I’m all for tolling. Unless you are a fan of the queues inevitably created by what can only be described as our current Bolshevik approach to tranportation planning, you should know that tolls and other vehicle-related charges are essential if we are ever to have an efficient road system. Offer something valuable for free and chances are there won’t be enough to go around.

But it isn’t tolling for the sole purpose of paying for some (though interestingly not all) new bridges and roads that will bring some logic and discipline to the use of our road system. We desperately need a more systematic and fundamentally fairer approach.

The more systematic part is putting smaller, but more widely applied tolls throughout any corridor where major improvements are needed and made. It makes no sense to charge a $3 toll to cross the Port Mann and nothing to cross the neighbouring Patullo bridge. It is a sure way to ensure that the Patullo will always be overcrowded and the Port Mann relatively underused. Better to charge both bridges (and the Alex Fraser and new Golden Ears bridge) the same $1.50 or $2.00 toll during peak periods and little or nothing off-peak. The objective should be to encourage people to reduce peak period trips — not just shift trips from one bridge to another.

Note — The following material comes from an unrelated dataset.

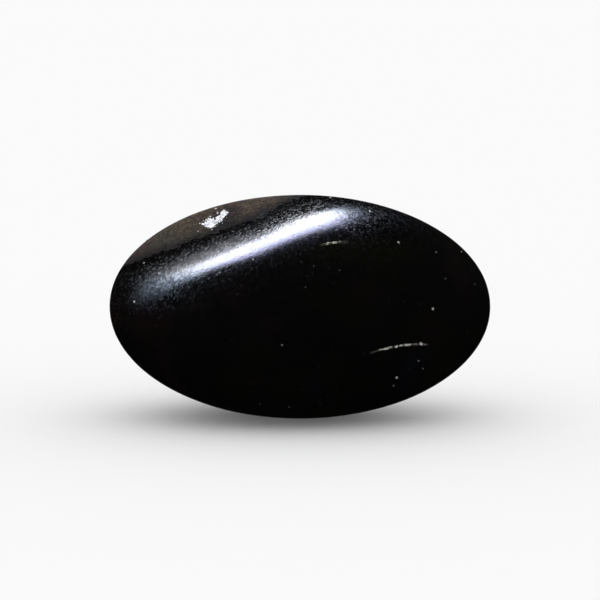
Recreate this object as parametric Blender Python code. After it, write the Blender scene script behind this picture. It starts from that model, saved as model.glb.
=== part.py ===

The fairer part is treating all corridors in the region the same. When we invest $2 billion to build the Canada Line, with the express purpose of reducing vehicular traffic and congestion in the Richmond/Vancouver corridor, we should put in tolls on the Oak, Knight and Arthur Laing bridges to pay for it (and encourage more people to take advantage of the new Line). And of course the same principle (and tolls) should be applied to Sea-to-Sky, a soon-to-be major suburban corridor thanks in large part to the excessive highway improvements that are being made there.

Marc would rightfully argue that first we should think more carefully about what new transportation infrastructure we build. The track record of this government certainly supports that. But once the decisions have been made to go ahead, there are sensible ways to finance the investments and sensible ways to pay for them. On those albeit secondary but still very important matters ,we are only half-way there.